16/11/2006
Hervé Le Tellier
La dispartion de perek
un poulpe
par Hervé Le Tellier
Hervé Le Tellier est entré à l’Oulipo en 1992. Après des études de mathématique puis de journalistisme, il a d’abord été journaliste scientifique, avant de publier ses deux premiers livres chez Seghers (Sonates de Bar et le Voleur de nostalgie), dont Paul Fournel était le directeur. Collaborateur de l’émission de France-Culture « Les Papous dans la tête », il est l’un des membres fondateurs des Amis de Jean-Baptiste Botul (1896-1947). Docteur en linguistique, auteur d’un essai sur l’esthétique de l’Oulipo, il enseigne également le journalisme à Paris III et les pratiques rédactionnelles à Paris V.
La plupart de ses travaux oulipiens et de ses publications (Les amnésiques n’ont rien vécu d’inoubliable, Joconde jusqu’à cent) se situent dans le domaine du texte court, voire très court.

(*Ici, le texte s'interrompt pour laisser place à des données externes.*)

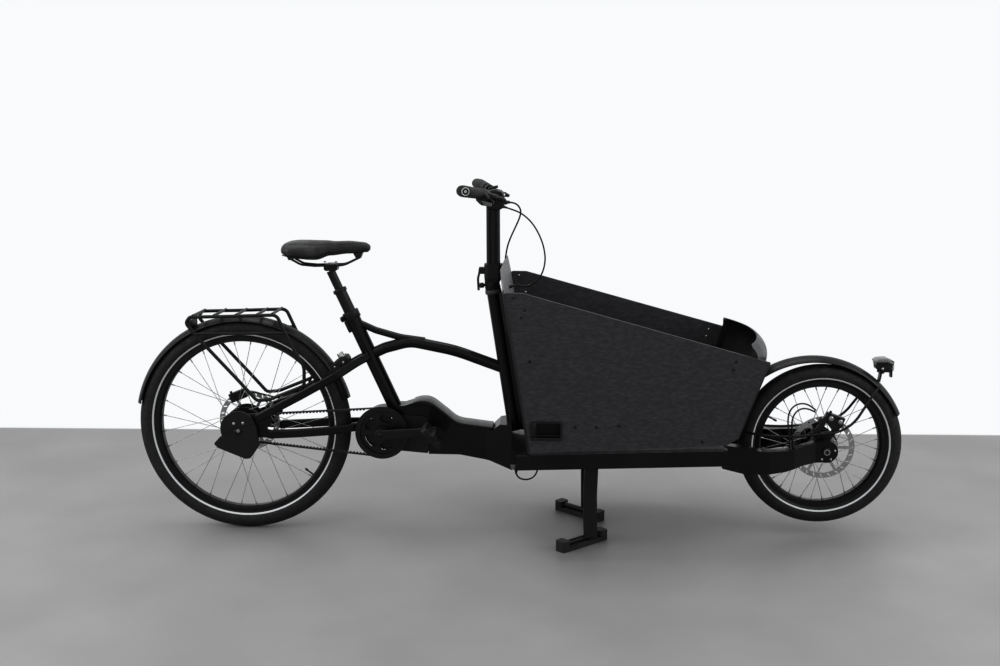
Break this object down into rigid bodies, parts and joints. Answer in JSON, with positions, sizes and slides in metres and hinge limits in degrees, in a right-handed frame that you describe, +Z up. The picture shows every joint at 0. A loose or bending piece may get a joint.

Ses derniers livres, Cités de mémoire, et La Chapelle Sextine, sont illustrés par Xavier Gorce, son comparse dans le mégalomaniaque projet Inzemoon (voir aussi le site Inzemoon), et au Monde.fr, où, depuis début 2002, il écrit un billet quotidien pour la micro-édition matinale du journal, la « check-list », réservée aux abonnés.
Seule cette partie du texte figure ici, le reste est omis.